THE TASK.
Please output the lines shown below exactly as they appear.

>> START RECORD EXCERPTS

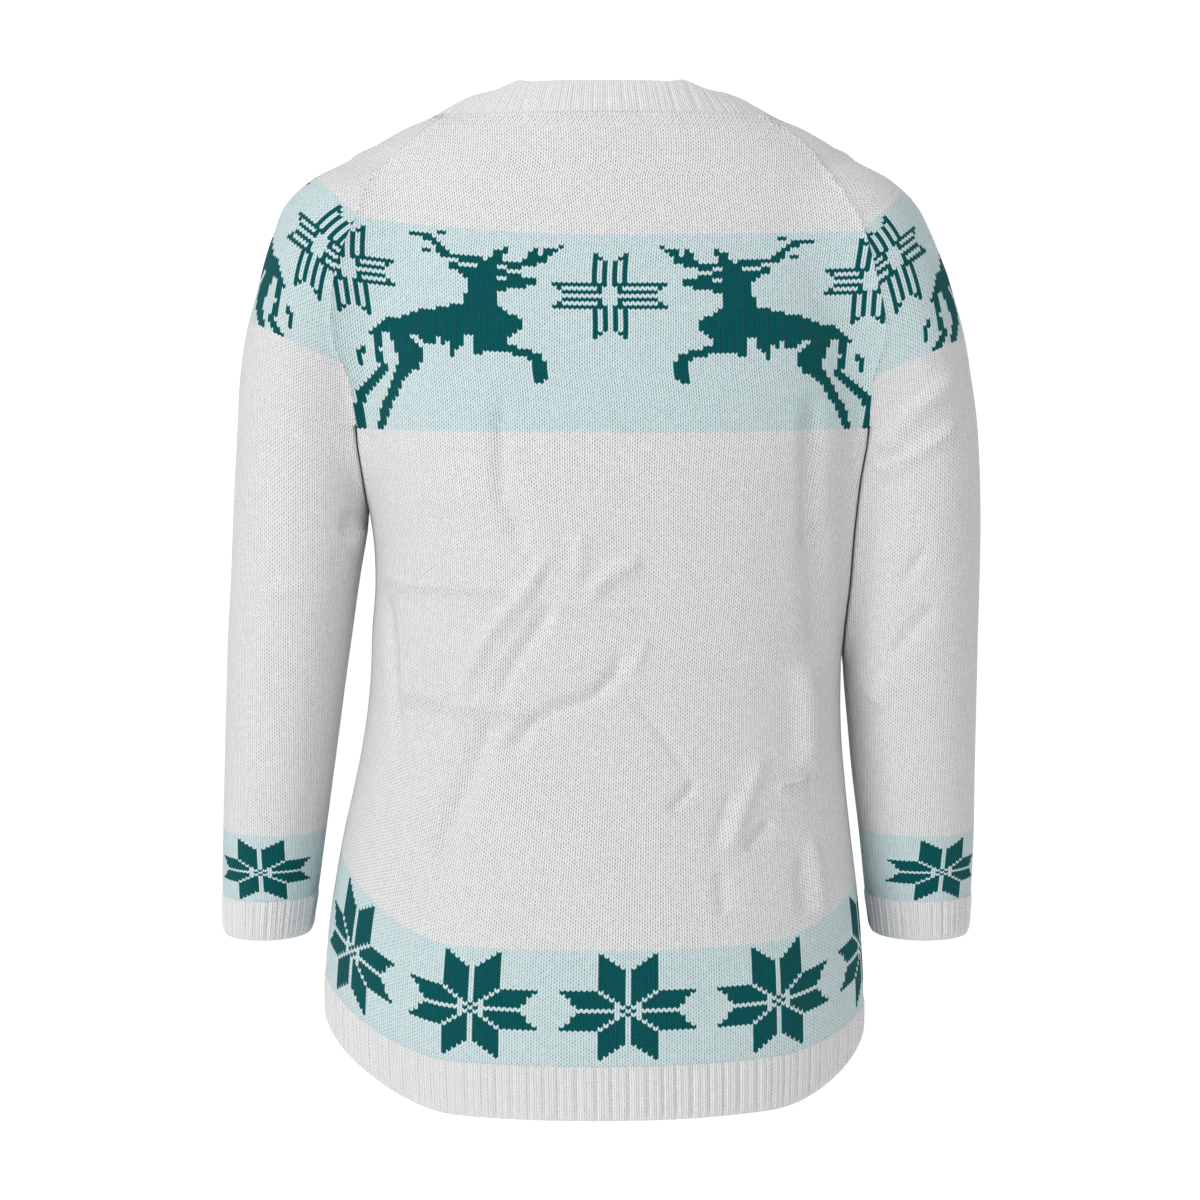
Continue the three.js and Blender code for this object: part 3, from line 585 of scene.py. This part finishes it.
def knitCloth(name, upper, lower, cuts, closed, shapes, foldOf, chartOf, turned):
    # Stitches on two fine grids that share a row. Above it the cloth lies between two raglan seams and keeps the
    # width of its stitches; below it an open half shares the width out, and a closed tube loses stitches at its seam.
    upperRows = len(upper) - 1
    length = alongRows(lower)
    total = length[0, -1]
    parts = [cuts[0], cuts[1] - cuts[0], total - cuts[1]]
    wales = [int(round(part / gauge["wale"])) for part in parts]
    wales[1] += wales[1] % 2
    marks = np.cumsum([0] + wales)
    column = np.arange(2 * marks[3] + 1)
    middle = (marks[1] + marks[2]) / 2
    pitch = parts[1] / wales[1]
    share = np.interp(column / 2, marks, [0, cuts[0] / total, cuts[1] / total, 1])
    widthAbove, widthBelow = alongRows(upper)[:, -1:], length[:, -1:]
    wantAbove = widthAbove / 2 + (column / 2 - middle) * pitch
    wantBelow = share * widthBelow
    if closed:
        start = widthBelow * (cuts[0] + cuts[1]) / 2 / total
        step = np.maximum(pitch, np.maximum(start / middle, (widthBelow - start) / (marks[3] - middle)))
        wantBelow[1:] = (start + (column / 2 - middle) * step)[1:]
    width = np.concatenate([widthAbove[:-1], widthBelow])
    wanted = np.concatenate([wantAbove[:-1], wantBelow])
    laid = np.clip(wanted, 0, width)
    held = np.abs(laid - wanted) > 1e-6
    held[upperRows] = False
    grid = np.concatenate([layStitches(upper[:-1], laid[:upperRows]), layStitches(lower, laid[upperRows:])])
    rows, columns = held.shape
    course = np.repeat(np.arange(rows, dtype=float)[:, None], columns, 1)
    course[1:-1, 1::2] += np.where(held[1:-1, 1::2], 0, 0.5)
    wale = np.where(held, middle + (laid - width / 2) / pitch, column / 2)
    grid = dropCentres(grid, held)
    inner = np.minimum(laid, width - laid)
    seamLine = np.where(np.arange(rows)[:, None] < upperRows, inner, 99)
    sideLine = np.where(np.arange(rows)[:, None] < upperRows, 99, inner)
    normals = np.concatenate([outward(shape, part) for shape, part in
                              zip(shapes, (grid[:upperRows], grid[upperRows:]))])
    fold = foldOf(grid)
    relief = fold + gauge["seamRidge"] * np.exp(-(seamLine / gauge["seamWidth"]) ** 2)
    relief -= gauge["sideFurrow"] * np.exp(-(sideLine / gauge["seamWidth"]) ** 2)
    relief += gauge["neckRidge"] * np.exp(-(np.arange(rows)[:, None] / 1.4) ** 2)
    relief[:, ::2] -= gauge["furrow"]
    index = np.arange(rows * columns).reshape(rows, columns)
    left = np.where(held & (column < columns / 2), column, 0).max(1)[:, None]
    right = np.where(held & (column > columns / 2), column, columns - 1).min(1)[:, None]
    same = np.take_along_axis(index, np.clip(column[None], left, right), 1)
    if closed:
        ends = np.take_along_axis(index, left, 1)[upperRows:]
        same[upperRows:] = np.where(column >= right[upperRows:], ends, same[upperRows:])
    top = index[:upperRows + 1].copy()
    top[-1] = index[upperRows, np.clip(column, 2 * marks[1], 2 * marks[2])]
    bottom = index[upperRows:]
    firstHalf = [top[:, 0], bottom[0, 2 * marks[1] - 1::-1]]
    lastHalf = [bottom[0, -2:2 * marks[2] - 1:-1], top[-2::-1, -1], top[0, -2::-1]]
    if closed:
        rims = [np.concatenate(firstHalf + lastHalf), bottom[-1]]
    else:
        rims = [np.concatenate(firstHalf + [bottom[1:, 0], bottom[-1, 1:], bottom[-2::-1, -1]] + lastHalf)]
    cloth = {"points": grid.reshape(-1, 3), "normals": normals.reshape(-1, 3), "relief": relief.ravel(),
             "fold": fold.ravel(), "uv": np.stack([wale, course], -1).reshape(-1, 2), "same": same.ravel()}
    return sewCloth(name, cloth, [top, bottom], rims, chartOf(middle), turned)


def bodyPanel(side, name):
    upperRows = bodyCut["backRows"] if side < 0 else bodyCut["frontRows"]
    upper, lower = upperBody(side, upperRows), lowerBody(side)
    angle = np.linspace(-90, 90, lower.shape[1])
    centre = torsoCentre(figureForm["underarm"])
    ends = [math.degrees(math.atan2(p[0] - centre, side * p[1])) for p in (upper[-1, 0], upper[-1, -1])]
    cuts = [np.interp(end, angle, alongRows(lower)[0]) for end in ends]
    chestTop, bandTop = upperRows - bodyCut["chestRows"], upperRows + bodyCut["plainRows"]

    def chartOf(middle):
        def chart(column, row):
            chest = chestPattern(column - middle, row - chestTop, bodyCut["chestRows"], 0, 0)
            return chest + starPattern(column - middle - bodyCut["starCentre"], row - bandTop,
                                       bodyCut["bandRows"], bodyCut["starPitch"], bodyCut["starRow"])
        return chart
    return knitCloth(name, upper, lower, cuts, False, (figure, bodyOnly),
                     lambda p: foldHeight(bodyFolds, p), chartOf, side > 0)


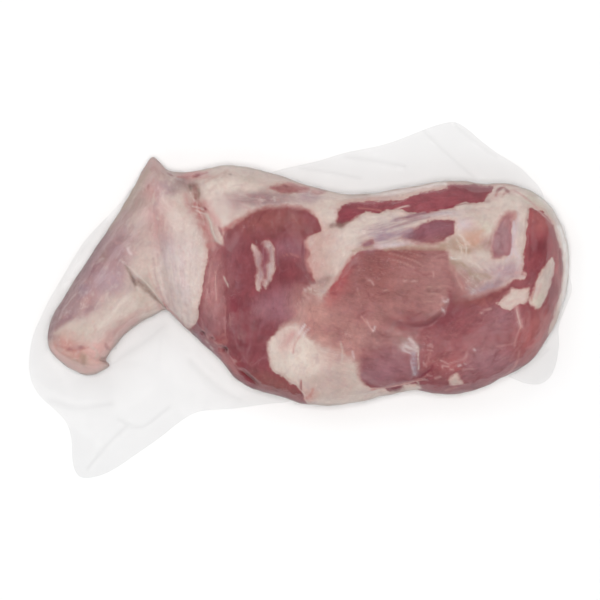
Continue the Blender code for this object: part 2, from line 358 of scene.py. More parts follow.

>> END RECORD EXCERPTS

EXERCISE RESPONSE.
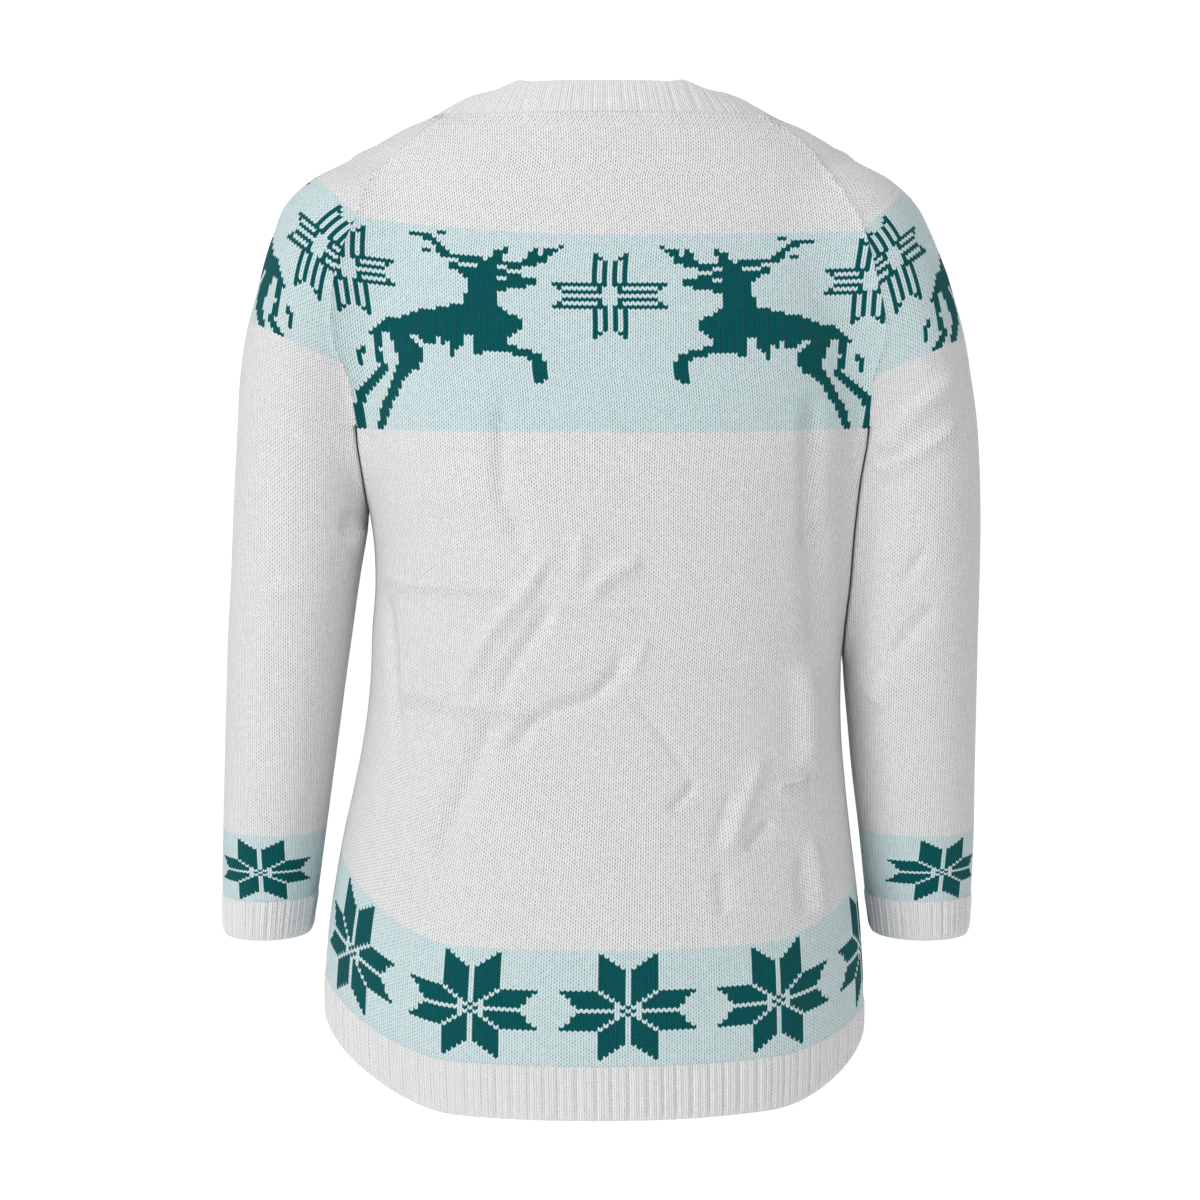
Continue the three.js and Blender code for this object: part 3, from line 585 of scene.py. This part finishes it.
def knitCloth(name, upper, lower, cuts, closed, shapes, foldOf, chartOf, turned):
    # Stitches on two fine grids that share a row. Above it the cloth lies between two raglan seams and keeps the
    # width of its stitches; below it an open half shares the width out, and a closed tube loses stitches at its seam.
    upperRows = len(upper) - 1
    length = alongRows(lower)
    total = length[0, -1]
    parts = [cuts[0], cuts[1] - cuts[0], total - cuts[1]]
    wales = [int(round(part / gauge["wale"])) for part in parts]
    wales[1] += wales[1] % 2
    marks = np.cumsum([0] + wales)
    column = np.arange(2 * marks[3] + 1)
    middle = (marks[1] + marks[2]) / 2
    pitch = parts[1] / wales[1]
    share = np.interp(column / 2, marks, [0, cuts[0] / total, cuts[1] / total, 1])
    widthAbove, widthBelow = alongRows(upper)[:, -1:], length[:, -1:]
    wantAbove = widthAbove / 2 + (column / 2 - middle) * pitch
    wantBelow = share * widthBelow
    if closed:
        start = widthBelow * (cuts[0] + cuts[1]) / 2 / total
        step = np.maximum(pitch, np.maximum(start / middle, (widthBelow - start) / (marks[3] - middle)))
        wantBelow[1:] = (start + (column / 2 - middle) * step)[1:]
    width = np.concatenate([widthAbove[:-1], widthBelow])
    wanted = np.concatenate([wantAbove[:-1], wantBelow])
    laid = np.clip(wanted, 0, width)
    held = np.abs(laid - wanted) > 1e-6
    held[upperRows] = False
    grid = np.concatenate([layStitches(upper[:-1], laid[:upperRows]), layStitches(lower, laid[upperRows:])])
    rows, columns = held.shape
    course = np.repeat(np.arange(rows, dtype=float)[:, None], columns, 1)
    course[1:-1, 1::2] += np.where(held[1:-1, 1::2], 0, 0.5)
    wale = np.where(held, middle + (laid - width / 2) / pitch, column / 2)
    grid = dropCentres(grid, held)
    inner = np.minimum(laid, width - laid)
    seamLine = np.where(np.arange(rows)[:, None] < upperRows, inner, 99)
    sideLine = np.where(np.arange(rows)[:, None] < upperRows, 99, inner)
    normals = np.concatenate([outward(shape, part) for shape, part in
                              zip(shapes, (grid[:upperRows], grid[upperRows:]))])
    fold = foldOf(grid)
    relief = fold + gauge["seamRidge"] * np.exp(-(seamLine / gauge["seamWidth"]) ** 2)
    relief -= gauge["sideFurrow"] * np.exp(-(sideLine / gauge["seamWidth"]) ** 2)
    relief += gauge["neckRidge"] * np.exp(-(np.arange(rows)[:, None] / 1.4) ** 2)
    relief[:, ::2] -= gauge["furrow"]
    index = np.arange(rows * columns).reshape(rows, columns)
    left = np.where(held & (column < columns / 2), column, 0).max(1)[:, None]
    right = np.where(held & (column > columns / 2), column, columns - 1).min(1)[:, None]
    same = np.take_along_axis(index, np.clip(column[None], left, right), 1)
    if closed:
        ends = np.take_along_axis(index, left, 1)[upperRows:]
        same[upperRows:] = np.where(column >= right[upperRows:], ends, same[upperRows:])
    top = index[:upperRows + 1].copy()
    top[-1] = index[upperRows, np.clip(column, 2 * marks[1], 2 * marks[2])]
    bottom = index[upperRows:]
    firstHalf = [top[:, 0], bottom[0, 2 * marks[1] - 1::-1]]
    lastHalf = [bottom[0, -2:2 * marks[2] - 1:-1], top[-2::-1, -1], top[0, -2::-1]]
    if closed:
        rims = [np.concatenate(firstHalf + lastHalf), bottom[-1]]
    else:
        rims = [np.concatenate(firstHalf + [bottom[1:, 0], bottom[-1, 1:], bottom[-2::-1, -1]] + lastHalf)]
    cloth = {"points": grid.reshape(-1, 3), "normals": normals.reshape(-1, 3), "relief": relief.ravel(),
             "fold": fold.ravel(), "uv": np.stack([wale, course], -1).reshape(-1, 2), "same": same.ravel()}
    return sewCloth(name, cloth, [top, bottom], rims, chartOf(middle), turned)


def bodyPanel(side, name):
    upperRows = bodyCut["backRows"] if side < 0 else bodyCut["frontRows"]
    upper, lower = upperBody(side, upperRows), lowerBody(side)
    angle = np.linspace(-90, 90, lower.shape[1])
    centre = torsoCentre(figureForm["underarm"])
    ends = [math.degrees(math.atan2(p[0] - centre, side * p[1])) for p in (upper[-1, 0], upper[-1, -1])]
    cuts = [np.interp(end, angle, alongRows(lower)[0]) for end in ends]
    chestTop, bandTop = upperRows - bodyCut["chestRows"], upperRows + bodyCut["plainRows"]

    def chartOf(middle):
        def chart(column, row):
            chest = chestPattern(column - middle, row - chestTop, bodyCut["chestRows"], 0, 0)
            return chest + starPattern(column - middle - bodyCut["starCentre"], row - bandTop,
                                       bodyCut["bandRows"], bodyCut["starPitch"], bodyCut["starRow"])
        return chart
    return knitCloth(name, upper, lower, cuts, False, (figure, bodyOnly),
                     lambda p: foldHeight(bodyFolds, p), chartOf, side > 0)


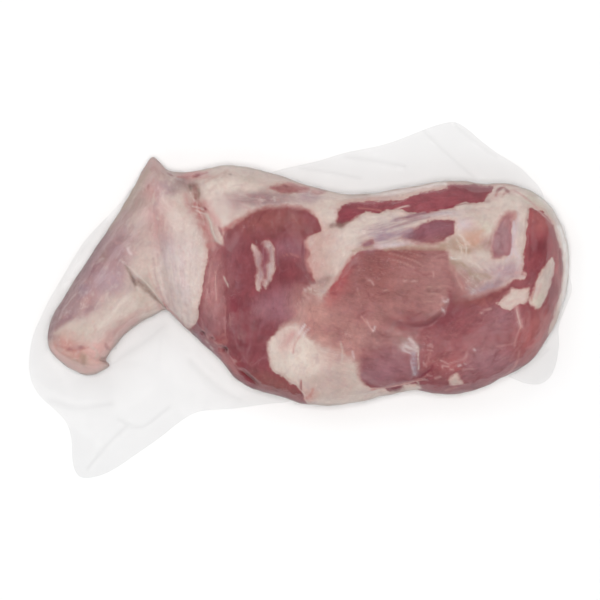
Continue the Blender code for this object: part 2, from line 358 of scene.py. More parts follow.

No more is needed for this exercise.